Overview and applications of UAVSAR's multi-squint polarimetric imaging mode.

Abstract

NASA’s Jet Propulsion Laboratory has developed a reconfigurable polarimetric L-band synthetic aperture radar (SAR), specifically designed to acquire airborne repeat track interferometric (RTI) SAR data for application to monitoring surface deformation and vegetation structure measurements. The system employs a precision autopilot developed by NASA Dryden that allows the plane to fly precise trajectories usually within a 5 m tube. Also required for robust repeat pass applications is the ability to point the antenna in the same direction on repeat passes to a fraction of an azimuth beamwidth (8◦ for UAVSAR).
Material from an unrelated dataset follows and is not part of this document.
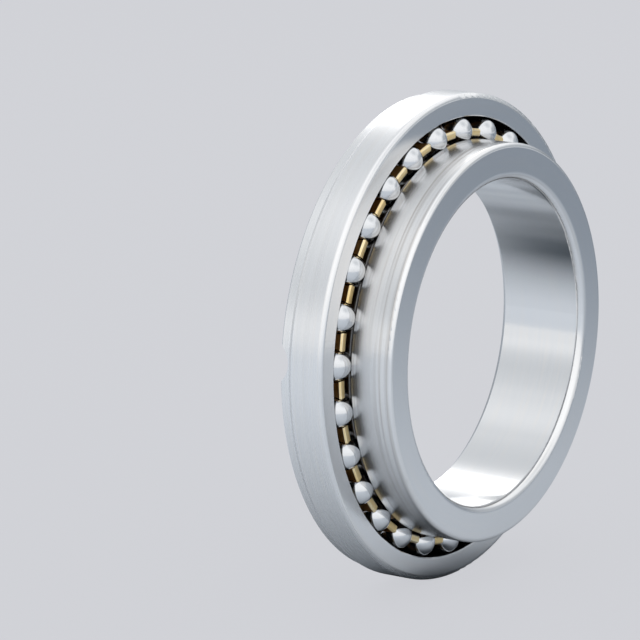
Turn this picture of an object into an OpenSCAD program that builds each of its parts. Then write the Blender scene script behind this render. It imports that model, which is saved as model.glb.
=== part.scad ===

This precise pointing is achieved using an electronically scanned antenna whose pointing is based on inertial navigation unit (INU) attitude angle data. The radar design is fully polarimetric with an 80 MHz bandwidth (2 m range resolution) and has a greater than 20 km range swath when flying at its nominal altitude of 12500 m. The ability to electronically steer the beam on a pulse-to-pulse basis has allowed a new mode of SAR data acquisition whereby the radar beam is steered to different squint angles on successive pulses thereby simultaneously generating images at multiple squint angles. This mode offers the possibility of generating vector deformation measurements with a single pair of repeat passes and to obtain greater kz diversity for vegetation studies with a reduced number of passes. This paper will present an overview of the mode, discuss its potential for deformation and vegetation, and show some examples using UAVSAR data.